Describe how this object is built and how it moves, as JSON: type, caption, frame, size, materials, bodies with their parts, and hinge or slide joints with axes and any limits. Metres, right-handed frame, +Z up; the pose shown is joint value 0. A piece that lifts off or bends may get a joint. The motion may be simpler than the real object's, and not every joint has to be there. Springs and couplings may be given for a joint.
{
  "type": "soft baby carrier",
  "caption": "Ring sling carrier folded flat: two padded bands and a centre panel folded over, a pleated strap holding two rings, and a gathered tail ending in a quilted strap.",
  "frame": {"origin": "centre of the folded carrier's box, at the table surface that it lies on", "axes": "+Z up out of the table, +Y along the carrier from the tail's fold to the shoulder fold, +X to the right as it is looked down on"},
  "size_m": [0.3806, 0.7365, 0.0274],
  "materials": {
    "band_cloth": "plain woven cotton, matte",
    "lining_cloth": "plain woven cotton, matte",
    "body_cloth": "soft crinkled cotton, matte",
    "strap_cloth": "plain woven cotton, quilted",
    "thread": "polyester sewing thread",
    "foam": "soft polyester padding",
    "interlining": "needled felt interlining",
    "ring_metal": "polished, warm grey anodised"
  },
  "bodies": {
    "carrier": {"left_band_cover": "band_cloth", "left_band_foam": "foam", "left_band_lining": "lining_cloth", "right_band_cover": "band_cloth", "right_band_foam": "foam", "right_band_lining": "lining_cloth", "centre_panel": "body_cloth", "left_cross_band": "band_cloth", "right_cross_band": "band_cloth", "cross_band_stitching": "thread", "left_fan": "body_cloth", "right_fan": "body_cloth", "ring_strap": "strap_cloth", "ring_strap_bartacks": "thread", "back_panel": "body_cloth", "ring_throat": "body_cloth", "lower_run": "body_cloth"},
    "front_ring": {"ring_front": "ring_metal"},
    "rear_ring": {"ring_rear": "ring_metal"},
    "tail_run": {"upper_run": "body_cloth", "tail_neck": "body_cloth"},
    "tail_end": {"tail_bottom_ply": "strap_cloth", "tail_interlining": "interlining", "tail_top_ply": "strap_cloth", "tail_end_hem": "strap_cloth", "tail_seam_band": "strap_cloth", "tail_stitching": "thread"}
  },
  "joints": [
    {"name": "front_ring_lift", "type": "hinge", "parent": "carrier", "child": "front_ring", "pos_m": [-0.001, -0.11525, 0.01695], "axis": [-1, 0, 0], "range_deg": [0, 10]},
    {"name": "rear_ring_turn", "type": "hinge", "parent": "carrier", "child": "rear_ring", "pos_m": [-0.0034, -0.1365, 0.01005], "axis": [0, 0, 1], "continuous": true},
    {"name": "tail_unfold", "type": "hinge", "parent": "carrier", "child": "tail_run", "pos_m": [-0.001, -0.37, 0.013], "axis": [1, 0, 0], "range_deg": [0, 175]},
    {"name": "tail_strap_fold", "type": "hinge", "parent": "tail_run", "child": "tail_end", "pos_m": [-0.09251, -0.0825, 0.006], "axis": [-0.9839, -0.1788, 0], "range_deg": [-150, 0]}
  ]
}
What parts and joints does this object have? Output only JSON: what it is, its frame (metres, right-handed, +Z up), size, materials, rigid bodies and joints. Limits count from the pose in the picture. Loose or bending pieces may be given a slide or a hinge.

- **WORK TO DO**:
Look for "caption" and pull out every line that has it.

- **RESULT OF THIS EXERCISE**:
Describe how this object is built and how it moves, as JSON: type, caption, frame, size, materials, bodies with their parts, and hinge or slide joints with axes and any limits. Metres, right-handed frame, +Z up; the pose shown is joint value 0. A piece that lifts off or bends may get a joint. The motion may be simpler than the real object's, and not every joint has to be there. Springs and couplings may be given for a joint.
  "caption": "Ring sling carrier folded flat: two padded bands and a centre panel folded over, a pleated strap holding two rings, and a gathered tail ending in a quilted strap.",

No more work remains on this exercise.